Copy each line exactly.
_ _ _
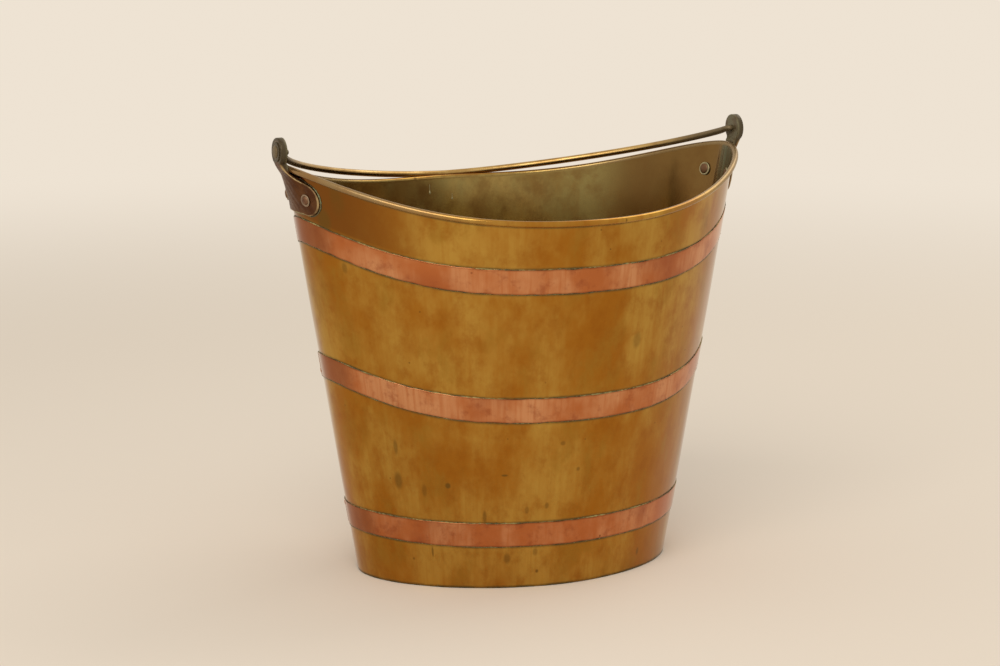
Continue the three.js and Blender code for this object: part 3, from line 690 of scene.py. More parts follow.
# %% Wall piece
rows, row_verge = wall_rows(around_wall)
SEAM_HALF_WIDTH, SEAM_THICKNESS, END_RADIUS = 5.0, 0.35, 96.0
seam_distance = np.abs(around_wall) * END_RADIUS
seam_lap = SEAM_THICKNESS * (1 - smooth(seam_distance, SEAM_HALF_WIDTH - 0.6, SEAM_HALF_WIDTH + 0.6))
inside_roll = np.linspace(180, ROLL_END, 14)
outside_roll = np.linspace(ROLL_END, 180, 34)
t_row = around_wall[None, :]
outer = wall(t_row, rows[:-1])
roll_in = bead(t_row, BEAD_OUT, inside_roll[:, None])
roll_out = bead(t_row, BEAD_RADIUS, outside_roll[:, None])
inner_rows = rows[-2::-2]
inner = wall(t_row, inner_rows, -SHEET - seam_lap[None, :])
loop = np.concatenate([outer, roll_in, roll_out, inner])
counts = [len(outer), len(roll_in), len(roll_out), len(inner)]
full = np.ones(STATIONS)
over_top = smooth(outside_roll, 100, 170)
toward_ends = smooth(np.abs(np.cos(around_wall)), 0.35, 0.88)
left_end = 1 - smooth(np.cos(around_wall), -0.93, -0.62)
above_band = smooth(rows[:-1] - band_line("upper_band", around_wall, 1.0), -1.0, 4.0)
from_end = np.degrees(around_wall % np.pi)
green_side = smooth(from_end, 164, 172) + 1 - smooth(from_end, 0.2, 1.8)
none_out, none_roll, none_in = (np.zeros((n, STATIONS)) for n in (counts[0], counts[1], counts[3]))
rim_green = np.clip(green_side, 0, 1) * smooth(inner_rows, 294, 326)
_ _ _
— The reply —
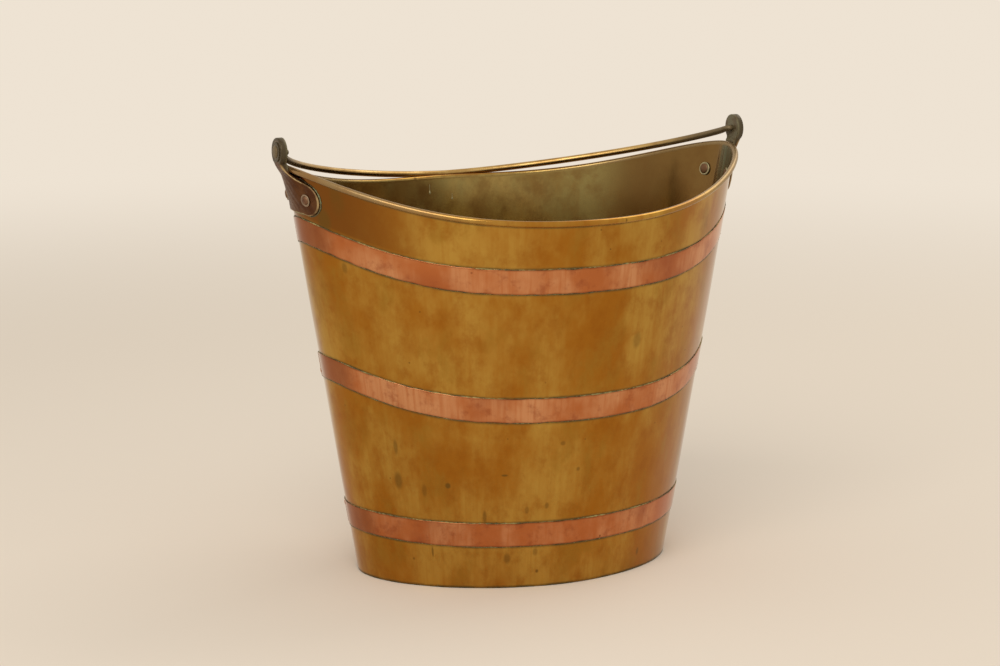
Continue the three.js and Blender code for this object: part 3, from line 690 of scene.py. More parts follow.
# %% Wall piece
rows, row_verge = wall_rows(around_wall)
SEAM_HALF_WIDTH, SEAM_THICKNESS, END_RADIUS = 5.0, 0.35, 96.0
seam_distance = np.abs(around_wall) * END_RADIUS
seam_lap = SEAM_THICKNESS * (1 - smooth(seam_distance, SEAM_HALF_WIDTH - 0.6, SEAM_HALF_WIDTH + 0.6))
inside_roll = np.linspace(180, ROLL_END, 14)
outside_roll = np.linspace(ROLL_END, 180, 34)
t_row = around_wall[None, :]
outer = wall(t_row, rows[:-1])
roll_in = bead(t_row, BEAD_OUT, inside_roll[:, None])
roll_out = bead(t_row, BEAD_RADIUS, outside_roll[:, None])
inner_rows = rows[-2::-2]
inner = wall(t_row, inner_rows, -SHEET - seam_lap[None, :])
loop = np.concatenate([outer, roll_in, roll_out, inner])
counts = [len(outer), len(roll_in), len(roll_out), len(inner)]
full = np.ones(STATIONS)
over_top = smooth(outside_roll, 100, 170)
toward_ends = smooth(np.abs(np.cos(around_wall)), 0.35, 0.88)
left_end = 1 - smooth(np.cos(around_wall), -0.93, -0.62)
above_band = smooth(rows[:-1] - band_line("upper_band", around_wall, 1.0), -1.0, 4.0)
from_end = np.degrees(around_wall % np.pi)
green_side = smooth(from_end, 164, 172) + 1 - smooth(from_end, 0.2, 1.8)
none_out, none_roll, none_in = (np.zeros((n, STATIONS)) for n in (counts[0], counts[1], counts[3]))
rim_green = np.clip(green_side, 0, 1) * smooth(inner_rows, 294, 326)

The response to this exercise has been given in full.